The X-ray quality crystals of Fe(AH1)₂ as dark brown plates were grown from a THF solution by slow vapor diffusion of pentane. The single crystal XRD data were collected on a Bruker Kappa APEX-II diffractometer at the XRD Facility of the University of Arizona, using the Mo K_α irradiation (λ ≈ 0.7107 Å). The data collection temperature was 100 K. The experiment was controlled by the APEX2 software (Bruker AXS Inc.), which also served as a user interface for calling the data reduction/integration (SAINT V6.28A), absorption correction (SADABS version 2.10), and space group determination (XPREP version 2008/2) programs. The crystal system was identified as triclinic, with the space group P-1. The structure solution and refinement were performed by ShelXT⁴⁹ and ShelXL⁵⁰ programs, respectively, called from the Olex2 interface.⁵¹ The carbon-bound hydrogen atoms were placed at predicted ideal locations stemming from the molecular geometry and refined using a riding model with U_iso = 1.2U_eq of the attached carbon atom. The nitrogen-bound hydrogen atoms were directly observed in the electron density map and refined explicitly.

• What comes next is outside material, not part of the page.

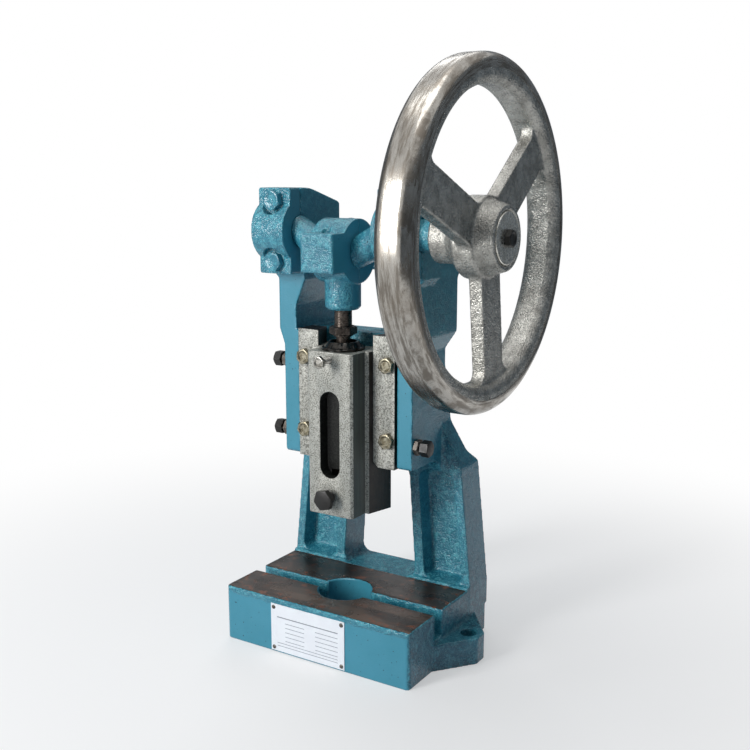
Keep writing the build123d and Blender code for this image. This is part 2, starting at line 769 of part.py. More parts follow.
punch_clamp_bolt = hex_bolt(facing_front(0, -slide_front - clamp_standoff, clamp_z), clamp_flats,
                            clamp_head_height, clamp_radius,
                            clamp_standoff + slide_front - shank_hole_radius - clamp_play)
retaining_nut_lock_screw = hex_bolt(facing_front(0, -slide_front - stop_screw_standoff, stop_screw_z),
                                    stop_screw_flats, stop_screw_head_height, stop_screw_radius,
                                    slide_front + stop_screw_standoff - ball_nut_radius)


# Gibs, bolted to the back wall and pushed in by the side screws
with BuildPart() as gib_blank:
    with BuildSketch(Plane.XY.offset(gib_bottom)):
        with BuildLine():
            Polyline(
                (flank_x(gib_front), gib_front),
                (gib_outer, gib_front),
                (gib_outer, wall_front),
                (flank_x(wall_front), wall_front),
                close=True,
            )
        make_face()
    extrude(amount=gib_top - gib_bottom)
    chamfer(gib_blank.edges().group_by(Axis.Z)[0].sort_by(Axis.X)[0], gib_corner)
    for height in gib_bolt_heights:
        add(rod_from(facing_front(gib_bolt_x, gib_front, height), gib_bolt_radius + gib_hole_clearance, wall_front),
            mode=Mode.SUBTRACT)

with BuildPart() as right_gib:
    add(gib_blank.part)
with BuildPart() as left_gib:
    add(mirror(gib_blank.part, about=Plane.YZ, mode=Mode.PRIVATE))


def gib_bolts(side):
    """The two bolts of one gib."""
    with BuildPart() as bolts:
        for height in gib_bolt_heights:
            add(hex_bolt(facing_front(side * gib_bolt_x, gib_front, height), gib_bolt_flats, gib_bolt_head_height,
                         gib_bolt_radius, wall_front - gib_front + gib_bolt_depth))
    return bolts.part


def side_screws(side):
    """The two set screws of one cheek, their tips against the gib."""
    with BuildPart() as screws:
        for height in side_screw_heights:
            add(hex_bolt(facing_side(side * side_head_x, side_screw_y, height, side), side_screw_flats,
                         side_screw_head_height, side_screw_radius, side_head_x - gib_outer))
    return screws.part


def side_nuts(side):
    """The lock nuts of one cheek's set screws."""
    with BuildPart() as nuts:
        for height in side_screw_heights:
            seat = facing_side(side * housing_width / 2, side_screw_y, height, side)
            add(hexagon(seat, side_screw_flats, side_nut_height))
            add(rod_from(seat.offset(side_nut_height), side_screw_radius + thread_clearance, side_nut_height),
                mode=Mode.SUBTRACT)
    return nuts.part


# Nameplate, riveted to the front of the base
with BuildPart() as nameplate:
    with Locations((plate_shift, -table_front, plate_bottom)):
        Box(plate_width, plate_thickness, plate_height, align=(Align.CENTER, Align.MAX, Align.MIN))
    for x in rivet_x:
        for z in rivet_z:
            add(rod_from(facing_front(x, -table_front - plate_thickness, z), rivet_radius + thread_clearance,
                         plate_thickness), mode=Mode.SUBTRACT)

with BuildPart() as nameplate_rivets:
    for x in rivet_x:
        for z in rivet_z:
            seat = facing_front(x, -table_front - plate_thickness, z)
            add(rod_from(seat, rivet_radius, plate_thickness + rivet_depth))
            add(rod_from(seat.offset(rivet_head_height), rivet_head_radius, rivet_head_height))


nodes = {
    "frame_casting": frame.part,
    "left_bearing_cap": left_bearing_cap.part,
    "right_bearing_cap": right_bearing_cap.part,
    "left_cap_bolts": cap_bolts(-1),
    "right_cap_bolts": cap_bolts(1),
    "crankshaft": crankshaft.part,
    "wheel_key": wheel_key.part,
    "handwheel": handwheel.part,
    "wheel_washer": wheel_washer.part,
    "wheel_bolt": wheel_bolt,
    "connecting_rod": connecting_rod.part,
    "connecting_rod_cap": connecting_rod_cap.part,
    "rod_cap_bolts": rod_cap_bolts.part,
    "ball_screw": ball_screw.part,
    "ball_screw_lock_nut": ball_screw_lock_nut.part,
    "ball_retaining_nut": ball_retaining_nut.part,
    "slide": slide.part,
    "retaining_nut_lock_screw": retaining_nut_lock_screw,
    "punch_clamp_bolt": punch_clamp_bolt,
    "left_gib": left_gib.part,
    "right_gib": right_gib.part,
    "left_gib_bolts": gib_bolts(-1),
    "right_gib_bolts": gib_bolts(1),
    "left_side_set_screws": side_screws(-1),
    "right_side_set_screws": side_screws(1),
    "left_side_lock_nuts": side_nuts(-1),
    "right_side_lock_nuts": side_nuts(1),
    "nameplate": nameplate.part,
    "nameplate_rivets": nameplate_rivets.part,
}
for name, solid in nodes.items():
    solid.label = name
    export_step(solid, f"parts/{name}.step")
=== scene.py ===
# %% [markdown]
# # A hand wheel bench punch press
# The press stands on four kinds of surface: rough iron castings under thick blue enamel, machined iron
# that is left bare, a speckled grey paint on the slide and its gibs, and small steel parts.
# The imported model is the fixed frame. Each visible part is made again here over its solid, in metres,
# with the rounded edges and rough skin that the real one has, and rides on the same body.

import json
from math import asin, cos, pi, radians, sin, tau

import bmesh
import bpy
import numpy as np
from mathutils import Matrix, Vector


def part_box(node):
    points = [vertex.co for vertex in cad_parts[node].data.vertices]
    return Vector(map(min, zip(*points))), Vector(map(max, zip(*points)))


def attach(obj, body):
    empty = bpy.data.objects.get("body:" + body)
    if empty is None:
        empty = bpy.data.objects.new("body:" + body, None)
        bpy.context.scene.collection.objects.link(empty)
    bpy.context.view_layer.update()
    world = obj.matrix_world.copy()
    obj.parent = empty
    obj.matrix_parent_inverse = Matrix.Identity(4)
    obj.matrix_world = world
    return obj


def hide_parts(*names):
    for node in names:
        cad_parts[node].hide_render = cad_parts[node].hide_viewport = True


MM = 0.001
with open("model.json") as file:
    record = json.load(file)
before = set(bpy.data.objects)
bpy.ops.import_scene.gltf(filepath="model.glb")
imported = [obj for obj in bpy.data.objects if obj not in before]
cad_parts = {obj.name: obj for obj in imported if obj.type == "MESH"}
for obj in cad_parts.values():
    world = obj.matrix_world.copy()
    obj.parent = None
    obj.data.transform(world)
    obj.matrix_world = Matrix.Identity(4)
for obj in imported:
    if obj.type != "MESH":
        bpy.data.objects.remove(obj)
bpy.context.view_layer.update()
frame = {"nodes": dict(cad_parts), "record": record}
body_of_node = {
    node: body
    for body, nodes in frame["record"]["behaviour"]["bodies"].items()
    for node in nodes
}

# %% [markdown]
# ## Places that the looks depend on
# A machined face is known by where it lies, so the paint's mask can be worked out from Object
# coordinates. Most places are read from the solids' boxes. The rest are the casting's own depths.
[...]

The unit cell contains two identical complexes cocrystallized with two THF molecules. One of these solvent molecules had a well-defined orientation but presented two stable ring conformations. This disorder was modeled explicitly by splitting the positions of the ring carbons C2 and C3. To stabilize the refinement and ensure sensible bond lengths, the involved THF carbons were restrained using six DFIX and two ISOR statements. The second THF molecule, in which both the orientation and conformation were disordered, was excluded from refinement by using a solvent mask. The excluded region had a volume of 153.7 Å. The crystallographic information is summarized in Table S1.